Zapadł wyrok Sądu Apelacyjnego w Warszawie w sprawie słów jakie polityk PiS wypowiedział pod adresem Róży Thun. Poza przeprosinami Czarnecki będzie musiał wpłacić pieniądze na rzecz Stowarzyszenia Dzieci Holocaustu w Polsce i Fundacji Forum Dialogu.
Konflikt między europosłami ciągnie się od stycznia 2018 roku. To wówczas Róża Thun wystąpiła w reportażu niemieckiej państwowej stacji telewizyjnej NDR pt. "Polska stoi przed próbą – kobieta walcząca o swój kraj". W emitowanym następnie na antenie francusko-niemieckiego Arte materiale Róża Thun mówi wprost, że Polska wkroczyła na ścieżkę autorytaryzmu.
Te słowa Ryszard Czarnecki skomentował mówiąc: "Pani von Thun und Hohenstein wystąpiła w roli donosicielki na własny kraj (…). Podczas II wojny światowej mieliśmy szmalcowników, a dzisiaj mamy Różę von Thun und Hohenstein i niestety wpisuje się ona w pewną tradycję". Za tą wypowiedź stracił funkcję wiceprzewodniczącego Parlamentu Europejskiego, choć dawano mu okazję do złożenia przeprosin.
Wyrok Ryszarda Czarneckiego.
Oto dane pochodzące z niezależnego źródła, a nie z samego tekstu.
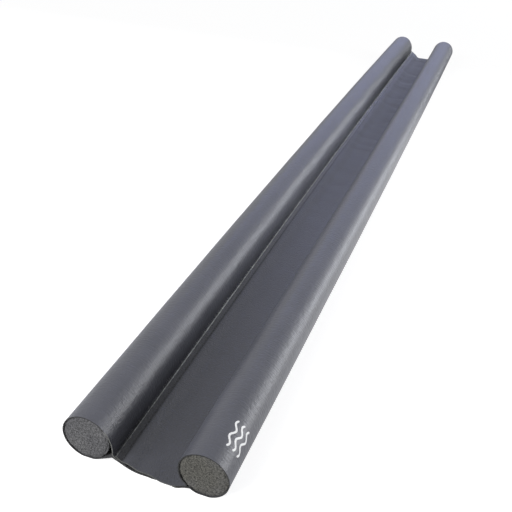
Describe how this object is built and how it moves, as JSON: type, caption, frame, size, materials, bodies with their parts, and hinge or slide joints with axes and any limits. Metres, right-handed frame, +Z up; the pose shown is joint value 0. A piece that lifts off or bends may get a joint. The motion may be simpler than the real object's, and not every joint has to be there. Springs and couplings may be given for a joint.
{
  "type": "double door draught excluder",
  "caption": "Long under-door draught excluder: foam rods in the two sleeves of one folded sheet, joined by a flat sewn web that passes under the door.",
  "frame": {"origin": "on the floor, midway between the two rods and midway along them", "axes": "+Y along the rods, +Z up, +X across the door from the sewn-edge rod to the plain rod"},
  "size_m": [0.0996, 0.95, 0.0294],
  "materials": {
    "cover": "fine embossed grain, semi-gloss, dark grey",
    "foam": "matt closed-cell foam, cut face speckled",
    "thread": "dull dark grey polyester",
    "print": "white ink, satin"
  },
  "bodies": {
    "root": {"cover": "cover", "foam_core_left": "foam", "foam_core_right": "foam", "left_seam_needle_thread": "thread", "left_seam_bobbin_thread": "thread", "right_seam_needle_thread": "thread", "right_seam_bobbin_thread": "thread"}
  },
  "joints": []
}
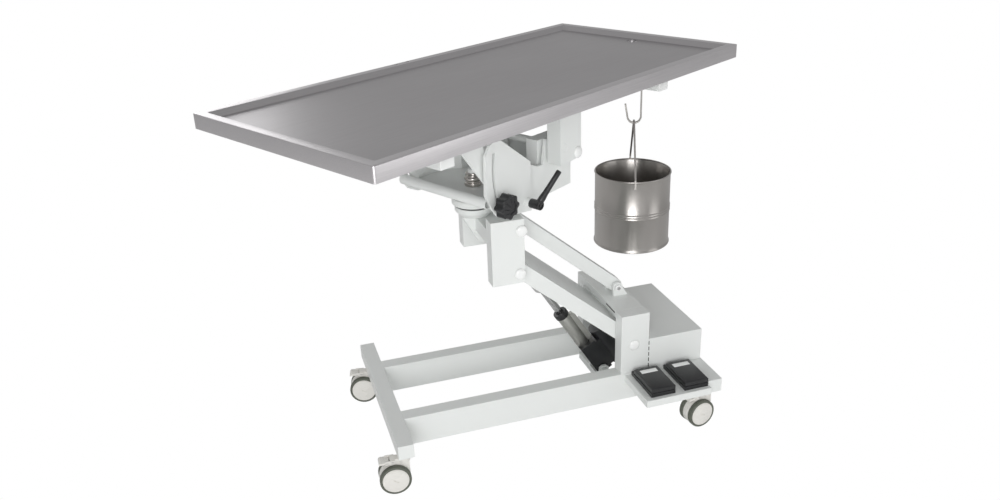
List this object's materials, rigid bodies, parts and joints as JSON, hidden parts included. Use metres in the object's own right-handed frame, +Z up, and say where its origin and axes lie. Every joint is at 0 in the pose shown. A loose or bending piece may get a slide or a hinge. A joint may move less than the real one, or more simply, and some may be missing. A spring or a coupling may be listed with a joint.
{
  "type": "veterinary operating table",
  "caption": "Electric-lift operating table: draining stainless tray on a tilting, swivelling head, parallelogram arm, braked caster base and hanging bucket.",
  "frame": {"origin": "on the floor under the middle of the tray at rest", "axes": "+X along the base rails towards the column, +Y across them to the back, +Z up from the floor"},
  "size_m": [1.4342, 1.1806, 0.962],
  "materials": {
    "black_plastic": "fine grained",
    "bright_steel": "ground",
    "bucket_steel": "brushed",
    "caster_plastic": "smooth",
    "chrome": "polished",
    "tray_steel": "lengthwise brushed",
    "tyre": "matt",
    "white_enamel": "smooth powder coat",
    "white_plastic": "smooth"
  },
  "bodies": {
    "base": {"crossbar_left": "white_enamel", "crossbar_right": "white_enamel", "rail_near": "white_enamel", "rail_far": "white_enamel", "upright_near": "white_enamel", "upright_far": "white_enamel", "column_beam": "white_enamel", "link_lugs": "white_enamel", "column_pins": "white_enamel", "actuator_mount": "white_enamel", "control_box": "white_enamel", "pedal_shelf": "white_enamel", "pedal_base_left": "black_plastic", "pedal_base_right": "black_plastic"},
    "treadle_left": {"pedal_treadle_left": "black_plastic"},
    "treadle_right": {"pedal_treadle_right": "black_plastic"},
    "arm": {"lower_arm": "white_enamel", "arm_clevis_pin": "bright_steel"},
    "link": {"upper_link": "white_enamel"},
    "actuator": {"actuator_motor": "black_plastic", "actuator_tube": "white_enamel", "actuator_collar": "black_plastic"},
    "rod": {"actuator_rod": "bright_steel"},
    "head": {"head_cheek_near": "white_enamel", "head_cheek_far": "white_enamel", "head_beam": "white_enamel", "head_pins": "white_enamel", "turntable_base": "white_enamel", "turntable_nut": "chrome"},
    "swivel": {"turntable_seal": "black_plastic", "turntable_disc": "white_enamel", "swivel_plate": "white_enamel", "swivel_tube": "white_enamel", "side_plate_near": "white_enamel", "side_plate_far": "white_enamel", "tilt_blocks": "white_enamel"},
    "lever": {"clamp_lever": "black_plastic"},
    "tilt": {"tilt_axle": "white_enamel", "tilt_posts": "white_enamel", "under_frame": "white_enamel", "frame_end_caps": "white_plastic", "tilt_arms": "white_enamel", "tray": "tray_steel", "drain_spigot": "tray_steel", "bucket_hook": "bucket_steel"},
    "knob": {"star_knob": "black_plastic"},
    "bail": {"bail": "bucket_steel"},
    "bucket": {"bucket": "bucket_steel"},
    "fork_near_left": {"caster_fork_near_left": "caster_plastic"},
    "wheels_near_left": {"caster_wheels_near_left": "tyre"},
    "brake_near_left": {"caster_brake_near_left": "caster_plastic"},
    "fork_far_left": {"caster_fork_far_left": "caster_plastic"},
    "wheels_far_left": {"caster_wheels_far_left": "tyre"},
    "brake_far_left": {"caster_brake_far_left": "caster_plastic"},
    "fork_near_right": {"caster_fork_near_right": "caster_plastic"},
    "wheels_near_right": {"caster_wheels_near_right": "tyre"},
    "brake_near_right": {"caster_brake_near_right": "caster_plastic"},
    "fork_far_right": {"caster_fork_far_right": "caster_plastic"},
    "wheels_far_right": {"caster_wheels_far_right": "tyre"},
    "brake_far_right": {"caster_brake_far_right": "caster_plastic"}
  },
  "joints": [
    {"name": "lift", "type": "hinge", "parent": "base", "child": "arm", "pos_m": [0.30495, -0.04523, 0.2404], "axis": [0, 1, 0], "range_deg": [-24, 4.9]},
    {"name": "head_level", "type": "hinge", "parent": "arm", "child": "head", "pos_m": [-0.01097, -0.04523, 0.50642], "axis": [0, 1, 0], "range_deg": [-4.9, 24]},
    {"name": "link_swing", "type": "hinge", "parent": "base", "child": "link", "pos_m": [0.31095, -0.04523, 0.3554], "axis": [0, 1, 0], "range_deg": [-24, 4.9]},
    {"name": "actuator_swing", "type": "hinge", "parent": "base", "child": "actuator", "pos_m": [0.26995, -0.04523, 0.105], "axis": [0, 1, 0], "range_deg": [-18.1, 3.7]},
    {"name": "rod_slide", "type": "slide", "parent": "actuator", "child": "rod", "axis": [-0.5326, 0, 0.8464], "range_m": [-0.0474, 0.0098]},
    {"name": "table_swivel", "type": "hinge", "parent": "head", "child": "swivel", "pos_m": [-0.07897, -0.04523, 0.70042], "axis": [0, 0, 1], "range_deg": [-119.8, 60.2]},
    {"name": "swivel_clamp", "type": "hinge", "parent": "swivel", "child": "lever", "pos_m": [0.01678, -0.1621, 0.68302], "axis": [-0.497, 0.8678, 0], "range_deg": [-45, 45]},
    {"name": "table_tilt", "type": "hinge", "parent": "swivel", "child": "tilt", "pos_m": [0.05727, 0.0328, 0.78902], "axis": [-0.497, 0.8678, 0], "range_deg": [0, 18]},
    {"name": "tilt_knob", "type": "hinge", "parent": "tilt", "child": "knob", "pos_m": [-0.14473, -0.08289, 0.70796], "axis": [-0.497, 0.8678, 0], "continuous": true},
    {"name": "bail_swing", "type": "hinge", "parent": "tilt", "child": "bail", "pos_m": [0.52435, 0.29009, 0.70252], "axis": [-0.497, 0.8678, 0], "range_deg": [-18, 0]},
    {"name": "bucket_tip", "type": "hinge", "parent": "bail", "child": "bucket", "pos_m": [0.52435, 0.29009, 0.53902], "axis": [0.3681, 0.9298, 0], "range_deg": [-12, 12]},
    {"name": "treadle_left_press", "type": "hinge", "parent": "base", "child": "treadle_left", "pos_m": [0.33245, -0.22123, 0.165], "axis": [1, 0, 0], "range_deg": [0, 4], "stiffness_Nm_per_rad": 3, "springref_deg": -3.44},
    {"name": "treadle_right_press", "type": "hinge", "parent": "base", "child": "treadle_right", "pos_m": [0.42845, -0.22123, 0.165], "axis": [1, 0, 0], "range_deg": [0, 4], "stiffness_Nm_per_rad": 3, "springref_deg": -3.44},
    {"name": "caster_swivel_near_left", "type": "hinge", "parent": "base", "child": "fork_near_left", "pos_m": [-0.35305, -0.26522, 0.117], "axis": [0, 0, 1], "continuous": true},
    {"name": "wheel_spin_near_left", "type": "hinge", "parent": "fork_near_left", "child": "wheels_near_left", "pos_m": [-0.37895, -0.26296, 0.04], "axis": [-0.0872, -0.9962, 0], "continuous": true},
    {"name": "brake_press_near_left", "type": "hinge", "parent": "fork_near_left", "child": "brake_near_left", "pos_m": [-0.38294, -0.26261, 0.088], "axis": [-0.0872, -0.9962, 0], "range_deg": [0, 10]},
    {"name": "caster_swivel_far_left", "type": "hinge", "parent": "base", "child": "fork_far_left", "pos_m": [-0.35305, 0.17478, 0.117], "axis": [0, 0, 1], "continuous": true},
    {"name": "wheel_spin_far_left", "type": "hinge", "parent": "fork_far_left", "child": "wheels_far_left", "pos_m": [-0.37839, 0.18062, 0.04], "axis": [-0.225, -0.9744, 0], "continuous": true},
    {"name": "brake_press_far_left", "type": "hinge", "parent": "fork_far_left", "child": "brake_far_left", "pos_m": [-0.38228, 0.18152, 0.088], "axis": [-0.225, -0.9744, 0], "range_deg": [0, 10]},
    {"name": "caster_swivel_near_right", "type": "hinge", "parent": "base", "child": "fork_near_right", "pos_m": [0.49195, -0.26522, 0.117], "axis": [0, 0, 1], "continuous": true},
    {"name": "wheel_spin_near_right", "type": "hinge", "parent": "fork_near_right", "child": "wheels_near_right", "pos_m": [0.46627, -0.26929, 0.04], "axis": [0.1564, -0.9877, 0], "continuous": true},
    {"name": "brake_press_near_right", "type": "hinge", "parent": "fork_near_right", "child": "brake_near_right", "pos_m": [0.46231, -0.26992, 0.088], "axis": [0.1564, -0.9877, 0], "range_deg": [0, 10]},
    {"name": "caster_swivel_far_right", "type": "hinge", "parent": "base", "child": "fork_far_right", "pos_m": [0.49195, 0.17478, 0.117], "axis": [0, 0, 1], "continuous": true},
    {"name": "wheel_spin_far_right", "type": "hinge", "parent": "fork_far_right", "child": "wheels_far_right", "pos_m": [0.46595, 0.17478, 0.04], "axis": [0, -1, 0], "continuous": true},
    {"name": "brake_press_far_right", "type": "hinge", "parent": "fork_far_right", "child": "brake_far_right", "pos_m": [0.46195, 0.17478, 0.088], "axis": [0, -1, 0], "range_deg": [0, 10]}
  ],
  "couplings": [
    {"joint": "head_level", "follows": "lift", "ratio": -1},
    {"joint": "link_swing", "follows": "lift", "ratio": 1},
    {"joint": "actuator_swing", "follows": "lift", "ratio": 0.75},
    {"joint": "rod_slide", "follows": "lift", "m_per_rad": 0.11275},
    {"joint": "bail_swing", "follows": "table_tilt", "ratio": -1}
  ]
}
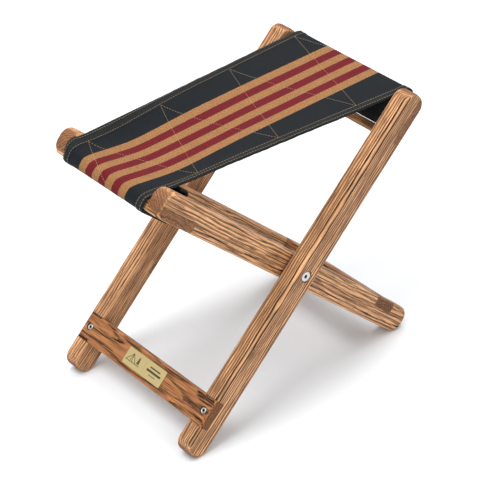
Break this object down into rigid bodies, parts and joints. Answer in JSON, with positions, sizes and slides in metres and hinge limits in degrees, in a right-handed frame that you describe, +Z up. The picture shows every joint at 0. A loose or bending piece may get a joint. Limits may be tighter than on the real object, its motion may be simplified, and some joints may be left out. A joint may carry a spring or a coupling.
{
  "type": "folding camp stool",
  "caption": "Low folding camp stool: crossed hardwood frames on pivot bolts, with a striped canvas seat slung between the top rails and a small brass plate on a foot board.",
  "frame": {"origin": "on the floor, at the centre of the overall box, straight under the pivot bolts", "axes": "+X along the seat from the rail of the inner frame to the rail of the outer frame, +Y along the rails, +Z up; the stool stands open"},
  "size_m": [0.4546, 0.288, 0.4167],
  "materials": {
    "leg_wood": "stained open-pore ash with a satin oil finish",
    "board_wood": "stained ash with dark pores along the board, satin oil finish",
    "canvas": "close plain-weave canvas with woven tan and red stripes down the middle",
    "steel": "bright zinc-plated",
    "brass": "satin, engraved",
    "nylon": "natural white"
  },
  "bodies": {
    "outer_frame": {"outer_leg_front": "leg_wood", "outer_leg_rear": "leg_wood", "outer_foot_stretcher": "board_wood", "outer_seat_rail": "board_wood", "outer_stretcher_screw_front": "steel", "outer_stretcher_screw_rear": "steel", "outer_rail_screw_front": "steel", "outer_rail_screw_rear": "steel", "outer_sleeve": "canvas", "pivot_bolt_front": "steel", "pivot_sleeve_nut_front": "steel", "pivot_washer_front": "nylon", "pivot_bolt_rear": "steel", "pivot_sleeve_nut_rear": "steel", "pivot_washer_rear": "nylon", "name_plate": "brass", "seat_panel": "canvas"},
    "inner_frame": {"inner_leg_front": "leg_wood", "inner_leg_rear": "leg_wood", "inner_foot_stretcher": "board_wood", "inner_seat_rail": "board_wood", "inner_stretcher_screw_front": "steel", "inner_stretcher_screw_rear": "steel", "inner_rail_screw_front": "steel", "inner_rail_screw_rear": "steel", "inner_sleeve": "canvas"}
  },
  "joints": [
    {"name": "fold", "type": "hinge", "parent": "outer_frame", "child": "inner_frame", "pos_m": [0, 0, 0.20834], "axis": [0, 1, 0], "range_deg": [0, 88], "deforming": ["seat_panel", "outer_sleeve", "inner_sleeve"]}
  ]
}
Kim byli szmalcownicy?
Ryszard Czarnecki nie jest jedynym polskim politykiem, który dość swobodnie posłużył się epitetem "szmalcownicy". Miesiąc po tamtych słowach polityka PiS, podobnej paraleli użył Paweł Kukiz, który powiedział, że "gdyby Polska wycofała się z nowelizacji ustawy o IPN (...) to byłby właśnie dowód na szmalcownictwo: że sprzedaliśmy prawdę i sprzedaliśmy godność".
Kim w takim razie byli przywoływani przez polityków "szmalcownicy"? To sformułowanie oznacza przestępców, którzy od jesieni 1941 roku, kiedy to opuszczanie przez Żydów getta było karane śmiercią, decydowali się ich denuncjować i wskazywać Niemcom. W zamian za milczenie Żydzi musieli oddawać im często całe majątki, a i to nie gwarantowało, że człowiek będący zawodowym "łowcą głów" będzie respektować warunki umowy.
Wiosną 1943 roku Kierownictwo Walki Cywilnej rozpoczęło ściganie szmalcowników, traktując ich działalność jako formę kolaboracji z okupantem.